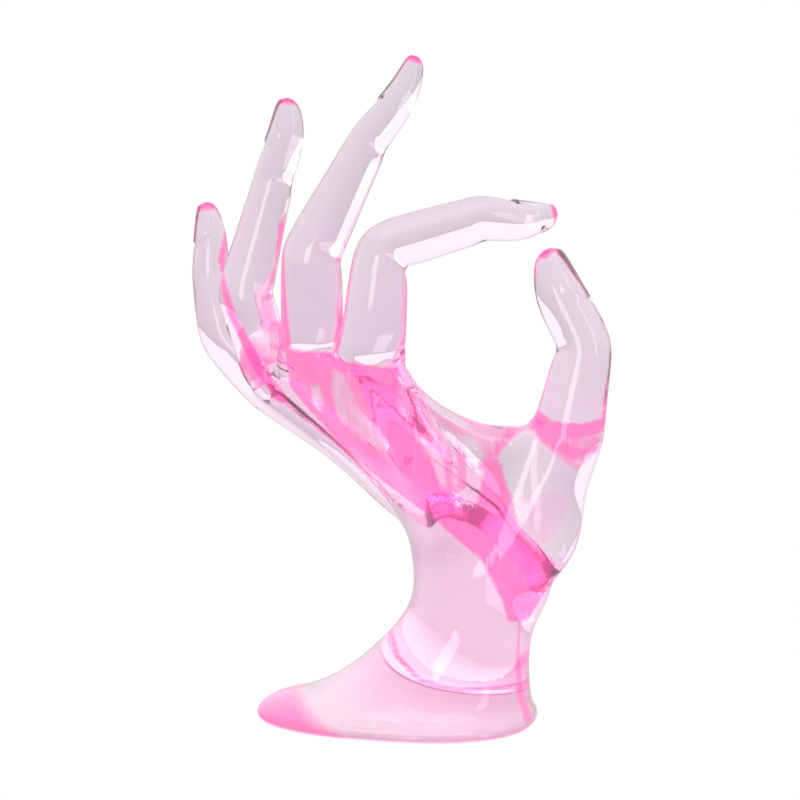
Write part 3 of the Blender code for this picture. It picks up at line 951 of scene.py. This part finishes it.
class ShaderGroup(NodeBoard):
    """One shader node group with named sockets."""

    def __init__(self, name: str) -> None:
        """Start the group with its two end nodes."""
        super().__init__(bpy.data.node_groups.new(name, "ShaderNodeTree"))
        self.entry = self.add("NodeGroupInput")
        self.exit = self.add("NodeGroupOutput")

    def socket(self, name: str, kind: str, default: object = None, out: bool = False) -> None:
        """Add a named socket.

        Args:
            name: The socket's name.
            kind: Float, Color or Vector.
            default: The value of an input that nothing feeds.
            out: Whether it is an output.
        """
        made = self.tree.interface.new_socket(name, in_out="OUTPUT" if out else "INPUT",
                                              socket_type=f"NodeSocket{kind}")
        if default is not None:
            made.default_value = default


def colour_ramp(board: NodeBoard, value: Socket, places: tuple[float, ...],
                colours: tuple[Colour, ...]) -> Socket:
    """Turn a value into a colour.

    Args:
        board: The nodes that the ramp belongs to.
        value: The value, from 0 to 1.
        places: The place of each of the ramp's stops.
        colours: The colour of each stop.

    Returns:
        The socket with the colour.
    """
    ramp = board.add("ShaderNodeValToRGB", {"Fac": value})
    stops = ramp.color_ramp.elements
    stops[0].position, stops[-1].position = places[0], places[-1]
    for place in places[1:-1]:
        stops.new(place)
    for stop, colour in zip(stops, colours):
        stop.color = (*colour, 1.0)
    return ramp.outputs["Color"]


def flow_marks_group() -> bpy.types.ShaderNodeTree:
    """Swirls that the resin's flow leaves: a drawn-out noise, with a scale and a twist.

    Returns:
        The node group, with the output Swirl from 0 to 1.
    """
    group = ShaderGroup("flow_marks")
    group.socket("Scale", "Float", 60.0)
    group.socket("Twist", "Float", 1.5)
    group.socket("Swirl", "Float", out=True)
    place = group.add("ShaderNodeTexCoord").outputs["Object"]
    turn = group.add("ShaderNodeMapping", {"Vector": place, "Scale": FLOW_STRETCH,
                                           "Rotation": (0.0, math.radians(FLOW_TURN), 0.0)})
    noise = group.add("ShaderNodeTexNoise", {
        "Vector": turn.outputs["Vector"], "Scale": group.entry.outputs["Scale"],
        "Distortion": group.entry.outputs["Twist"], "Detail": 2.0, "Roughness": 0.62})
    group.fill(group.exit, {"Swirl": noise.outputs["Fac"]})
    return group.tree


@dataclass(frozen=True)
class TintedResin:
    """Clear cast resin, pale pink in its depth and with a faint painted glow there, with a hot pink tint
    where the skin's mask puts it, a painted pink glow where the tint gathers, and painted shade where the
    resin is seen edge-on.
    """

    clear: Colour = (1.0, 1.0, 1.0)
    pale_pink: Colour = (1.0, 0.4, 0.62)
    pink: Colour = (1.0, 0.1, 0.33)
    tint_steps: tuple[float, float, float] = (0.15, 0.42, 0.9)
    # painted glow: the tinted places, the fingertips and the thumb side give off pink light of their own
    tint_painted_glow: Colour = (0.3, 0.045, 0.16)
    ior: float = 1.49
    roughness: float = 0.05
    ground_roughness: float = 0.7
    absorption: Colour = (1.0, 0.02, 0.64)
    density: float = 11.0
    depth_glow: Colour = (0.92, 0.54, 0.72)
    depth_strength: float = 4.2
    # painted shade: rim is the dark grey-mauve that the colour turns to where the resin is seen edge-on
    rim: Colour = (0.34, 0.26, 0.30)
    edge_shade_share: float = 0.8
    edge_shade_reach: tuple[float, float] = (0.52, 0.95)
    swirl_scale: float = 120.0
    swirl_gain: float = 5.0
    swirl_shift: float = -2.2
    ripple_height: float = 0.00015

    def material(self, flow: bpy.types.ShaderNodeTree) -> bpy.types.Material:
        """Build the material.

        Args:
            flow: The flow marks group.

        Returns:
            The resin's material.
        """
        material = bpy.data.materials.new("pink_clear_resin")
        material.use_nodes = True
        board = NodeBoard(material.node_tree)
        group = board.add("ShaderNodeGroup", {"Scale": self.swirl_scale}, node_tree=flow)
        swirl, ripple = group.outputs["Swirl"], board.mask(SkinMask.RIPPLE)
        tint = self.gathered_tint(board, swirl, ripple)
        bump = board.add("ShaderNodeBump", {"Height": board.math("MULTIPLY", swirl, ripple),
                                            "Distance": self.ripple_height, "Strength": 1.0})
        board.fill(board.tree.nodes["Principled BSDF"], {
            "Base Color": self.edge_shaded(board, tint),
            "Metallic": 0.0,
            "Roughness": board.map_range(Value=board.mask(SkinMask.GROUND), To_Min=self.roughness,
                                         To_Max=self.ground_roughness),
            "IOR": self.ior,
            "Transmission Weight": 1.0,
            "Normal": bump.outputs["Normal"],
            # painted glow: the tint's strength makes the resin give off pink light where it gathers
            "Emission Color": board.blend(tint, BLACK, (*self.tint_painted_glow, 1.0)),
            "Emission Strength": 1.0,
        })
        board.fill(board.tree.nodes["Material Output"], {"Volume": self.inside(board)})
        return material

    def gathered_tint(self, board: NodeBoard, swirl: Socket, ripple: Socket) -> Socket:
        """The tint mask squared, and broken up by the swirls where the skin ripples. It sets both the pink
        colour and the painted pink glow.

        Args:
            board: The resin's nodes.
            swirl: The flow marks.
            ripple: The mask that says where they show.

        Returns:
            The socket with the tint's strength.
        """
        tint = board.mask(SkinMask.TINT_AND_GLOW)
        wander = board.math("MULTIPLY_ADD", swirl, self.swirl_gain, self.swirl_shift)
        gathered = board.math("MULTIPLY_ADD", wander, ripple, 1.0)
        return board.math("MULTIPLY", gathered, board.math("MULTIPLY", tint, tint))

    def edge_shaded(self, board: NodeBoard, tint: Socket) -> Socket:
        """The resin's colour by its tint, with painted shade where the resin is seen edge-on.

        Args:
            board: The resin's nodes.
            tint: The tint's strength.

        Returns:
            The socket with the colour.
        """
        colour = colour_ramp(board, tint, self.tint_steps, (self.clear, self.pale_pink, self.pink))
        # painted shade: the colour darkens towards the rim colour as the resin turns edge-on
        grazing = board.add("ShaderNodeLayerWeight").outputs["Facing"]
        rim = board.map_range(Value=grazing, From_Min=self.edge_shade_reach[0], From_Max=self.edge_shade_reach[1],
                              To_Max=self.edge_shade_share)
        return board.blend(rim, colour, (*self.rim, 1.0))

    def inside(self, board: NodeBoard) -> Socket:
        """The pink absorption and the faint light in the resin's depth.

        Args:
            board: The resin's nodes.

        Returns:
            The socket with both.
        """
        volume = board.add("ShaderNodeVolumeAbsorption", {"Color": (*self.absorption, 1.0),
                                                          "Density": self.density})
        depth = board.add("ShaderNodeEmission", {"Color": (*self.depth_glow, 1.0),
                                                 "Strength": self.depth_strength})
        both = board.add("ShaderNodeAddShader", {0: volume.outputs["Volume"],
                                                 1: depth.outputs["Emission"]})
        return both.outputs["Shader"]


def camera_sees(board: NodeBoard, around: Socket, straight: Socket) -> Socket:
    """One shader for what the camera sees straight on, and another for all the light around.

    Args:
        board: The nodes that both belong to.
        around: The shader for light, reflections and what shows through the resin.
        straight: The shader for the camera.

    Returns:
        The socket with the mix of both.
    """
    seen = board.add("ShaderNodeLightPath").outputs["Is Camera Ray"]
    return board.add("ShaderNodeMixShader", {0: seen, 1: around, 2: straight}).outputs["Shader"]


@dataclass(frozen=True)
class PaleFloor:
    """Seamless studio floor: pure white to the camera, with a painted pool of light that is palest near the
    stand, and a painted glow under it.
    """

    size: float = 6.0
    sink: float = 0.0002
    roughness: float = 0.9
    # painted pool of light: near is the paler colour under the stand and far the greyer one further off
    near: Colour = (0.72, 0.70, 0.72)
    far: Colour = (0.645, 0.62, 0.645)
    lit_reach: float = 0.55
    # painted glow: the floor gives off light under the stand, standing in for light that comes through the
    # resin
    glow_colour: Colour = (0.75, 1.0, 0.82)
    glow: float = 0.8
    glow_reach: float = 0.055
    glow_edge: float = 0.75

    @staticmethod
    def falloff(board: NodeBoard, reach: float) -> Socket:
        """A value that falls from 1 under the stand to 0 at a reach.

        Args:
            board: The floor's nodes.
            reach: The distance in metres at which it is 0.

        Returns:
            The socket with the value.
        """
        place = board.add("ShaderNodeTexCoord").outputs["Object"]
        scale = board.add("ShaderNodeMapping", {"Vector": place, "Scale": (1.0 / reach,) * 3})
        fall = board.add("ShaderNodeTexGradient", {"Vector": scale.outputs["Vector"]},
                         gradient_type="SPHERICAL")
        return fall.outputs["Fac"]

    def material(self) -> bpy.types.Material:
        """Build the floor's material."""
        material = bpy.data.materials.new("floor_white")
        material.use_nodes = True
        board = NodeBoard(material.node_tree)
        shader = board.tree.nodes["Principled BSDF"]
        board.fill(shader, {
            "Base Color": board.blend(self.falloff(board, self.lit_reach), (*self.far, 1.0),
                                      (*self.near, 1.0)),
            "Roughness": self.roughness,
            "Specular IOR Level": 0.0,
            "Emission Color": (*self.glow_colour, 1.0),
            "Emission Strength": board.map_range(Value=self.falloff(board, self.glow_reach),
                                                 From_Max=self.glow_edge, To_Max=self.glow),
        })
        white = board.add("ShaderNodeEmission", {"Color": WHITE})
        mix = camera_sees(board, shader.outputs["BSDF"], white.outputs["Emission"])
        board.fill(board.tree.nodes["Material Output"], {"Surface": mix})
        return material

    def build(self) -> bpy.types.Object:
        """Lay the floor and mark it as stage."""
        half = self.size / 2.0
        mesh = bpy.data.meshes.new("studio_floor")
        corners = [(-half, -half, 0.0), (half, -half, 0.0), (half, half, 0.0), (-half, half, 0.0)]
        mesh.from_pydata(corners, [], [(0, 1, 2, 3)])
        floor = bpy.data.objects.new("studio_floor", mesh)
        floor.location.z = -self.sink
        bpy.context.scene.collection.objects.link(floor)
        mesh.materials.append(self.material())
        return floor


@dataclass(frozen=True)
class SoftLight:
    """One softbox, aimed at the middle of the hand."""

    name: str
    azimuth: float
    elevation: float
    distance: float
    width: float
    height: float
    power: float

    def build(self, target: Vector) -> None:
        """Place the softbox and aim it.

        Args:
            target: The point that it faces.
        """
        lamp = bpy.data.lights.new(self.name, "AREA")
        lamp.shape = "RECTANGLE"
        lamp.size, lamp.size_y = self.width, self.height
        lamp.energy = self.power
        azimuth, elevation = math.radians(self.azimuth), math.radians(self.elevation)
        level = math.cos(elevation)
        way = Vector((math.sin(azimuth) * level, -math.cos(azimuth) * level, math.sin(elevation)))
        place = way * self.distance
        holder = bpy.data.objects.new(self.name, lamp)
        holder.location = target + place
        holder.rotation_euler = (-place).to_track_quat("-Z", "Y").to_euler()
        bpy.context.scene.collection.objects.link(holder)


@dataclass(frozen=True)
class Room:
    """The studio around the stand: pure white to the camera, and bands of grey and white to the resin.

    The bands run from the front to the back: front, dark, rim and backdrop.
    """

    front: Colour = (0.85, 0.85, 0.85)
    dark: Colour = (0.74, 0.74, 0.74)
    rim: Colour = (1.0, 1.0, 1.0)
    backdrop: Colour = (1.04, 1.0, 1.05)
    band_ends: tuple[float, ...] = (0.0, 0.32, 0.40, 0.46, 0.52, 0.58, 0.64, 1.0)

    def build(self) -> None:
        """Set the world's shader."""
        world = bpy.data.worlds.new("studio_room")
        bpy.context.scene.world = world
        world.use_nodes = True
        board = NodeBoard(world.node_tree)
        board.tree.nodes.clear()
        place = board.add("ShaderNodeTexCoord").outputs["Generated"]
        split = board.add("ShaderNodeSeparateXYZ", {"Vector": place})
        share = board.math("MULTIPLY_ADD", split.outputs["Y"], 0.5, 0.5)
        bands = (self.front, self.dark, self.rim, self.backdrop)
        colour = colour_ramp(board, share, self.band_ends,
                             tuple(band for band in bands for _ in range(2)))
        around = board.add("ShaderNodeBackground", {"Color": colour})
        straight = board.add("ShaderNodeBackground", {"Color": WHITE})
        mix = camera_sees(board, around.outputs["Background"], straight.outputs["Background"])
        board.add("ShaderNodeOutputWorld", {"Surface": mix})


@dataclass(frozen=True)
class ProductCamera:
    """A long lens a metre away, looking down a little, as the photograph does."""

    target: tuple[float, float, float] = (0.0007, 0.0, 0.0774)
    distance: float = 1.0
    elevation: float = 11.0
    view_width: float = 0.1892
    sensor: float = 36.0
    clip_end: float = 20.0

    def build(self) -> None:
        """Make the camera and set it as the scene's."""
        data = bpy.data.cameras.new("product_camera")
        data.sensor_width = self.sensor
        data.lens = self.sensor * self.distance / self.view_width
        data.clip_end = self.clip_end
        elevation = math.radians(self.elevation)
        away = Vector((0.0, -math.cos(elevation), math.sin(elevation))) * self.distance
        camera = bpy.data.objects.new("product_camera", data)
        camera.location = Vector(self.target) + away
        camera.rotation_euler = (-away).to_track_quat("-Z", "Y").to_euler()
        bpy.context.scene.collection.objects.link(camera)
        bpy.context.scene.camera = camera


@dataclass
class Studio:
    """Floor, room, lights and camera."""

    floor: PaleFloor = PaleFloor()
    room: Room = Room()
    camera: ProductCamera = ProductCamera()
    lights: tuple[SoftLight, ...] = (
        SoftLight("left_box", -20.0, 0.0, 1.4, 0.46, 0.8, 5.0),
        SoftLight("right_strip", 50.0, 15.0, 1.5, 0.25, 1.2, 2.4),
        SoftLight("top_box", 0.0, 80.0, 1.4, 1.2, 1.0, 4.0),
    )

    def build(self) -> None:
        """Set the whole studio up."""
        self.floor.build()
        self.room.build()
        for light in self.lights:
            light.build(Vector(self.camera.target))
        self.camera.build()
        view = bpy.context.scene.view_settings
        view.view_transform = "Standard"
        view.look = "None"
        LOG.info("studio: %d softboxes", len(self.lights))


@dataclass
class HandStand:
    """The stand itself: one casting of tinted resin."""

    form: HandForm = field(default_factory=HandForm)
    finish: TintedResin = TintedResin()
    node: str = "hand_stand"

    def build(self) -> bpy.types.Object:
        """Cast the hand, dress it and let it stand for its solid."""
        mesh = HandSkin(self.form).build()
        piece = bpy.data.objects.new("hand_casting", mesh)
        bpy.context.scene.collection.objects.link(piece)
        mesh.materials.clear()
        mesh.materials.append(self.finish.material(flow_marks_group()))
        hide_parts(self.node)
        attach(piece, "root")
        digits = ", ".join(digit.name for digit in self.form.digits)
        LOG.info("%s: %d faces, with %s", piece.name, len(mesh.polygons), digits)
        return piece


def main() -> None:
    """Build the stand and its studio."""
    logging.basicConfig(level=logging.INFO, format="%(name)s: %(message)s")
    HandStand().build()
    Studio().build()


if __name__ == "__main__":
    main()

**The exercise:**
Only the lines from the first line of the material above through the line that contains "made.default_value = default" should be quoted, each one exactly.

**Correct answer:**
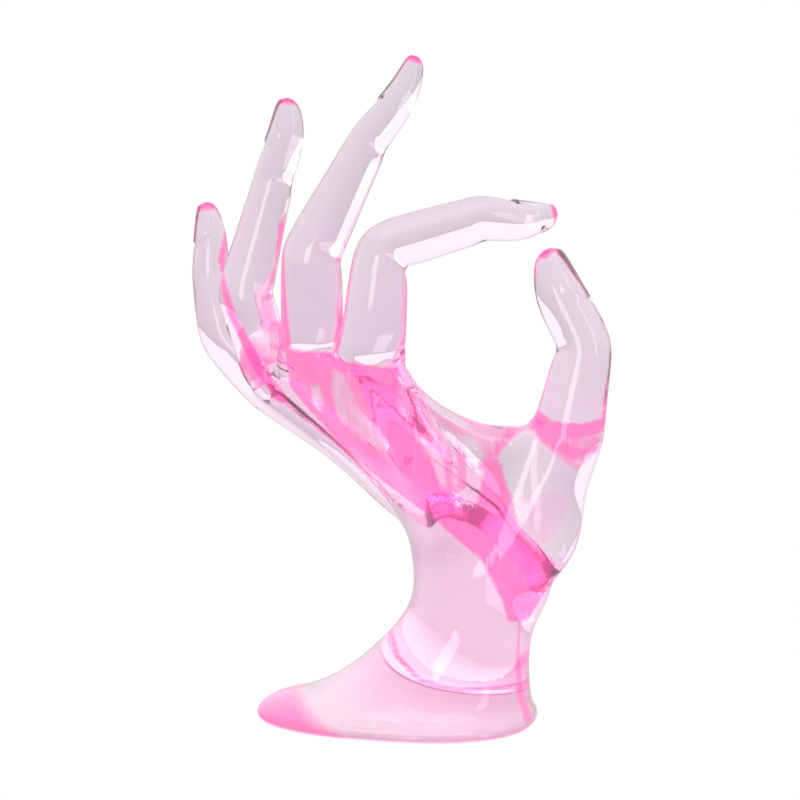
Write part 3 of the Blender code for this picture. It picks up at line 951 of scene.py. This part finishes it.
class ShaderGroup(NodeBoard):
    """One shader node group with named sockets."""

    def __init__(self, name: str) -> None:
        """Start the group with its two end nodes."""
        super().__init__(bpy.data.node_groups.new(name, "ShaderNodeTree"))
        self.entry = self.add("NodeGroupInput")
        self.exit = self.add("NodeGroupOutput")

    def socket(self, name: str, kind: str, default: object = None, out: bool = False) -> None:
        """Add a named socket.

        Args:
            name: The socket's name.
            kind: Float, Color or Vector.
            default: The value of an input that nothing feeds.
            out: Whether it is an output.
        """
        made = self.tree.interface.new_socket(name, in_out="OUTPUT" if out else "INPUT",
                                              socket_type=f"NodeSocket{kind}")
        if default is not None:
            made.default_value = default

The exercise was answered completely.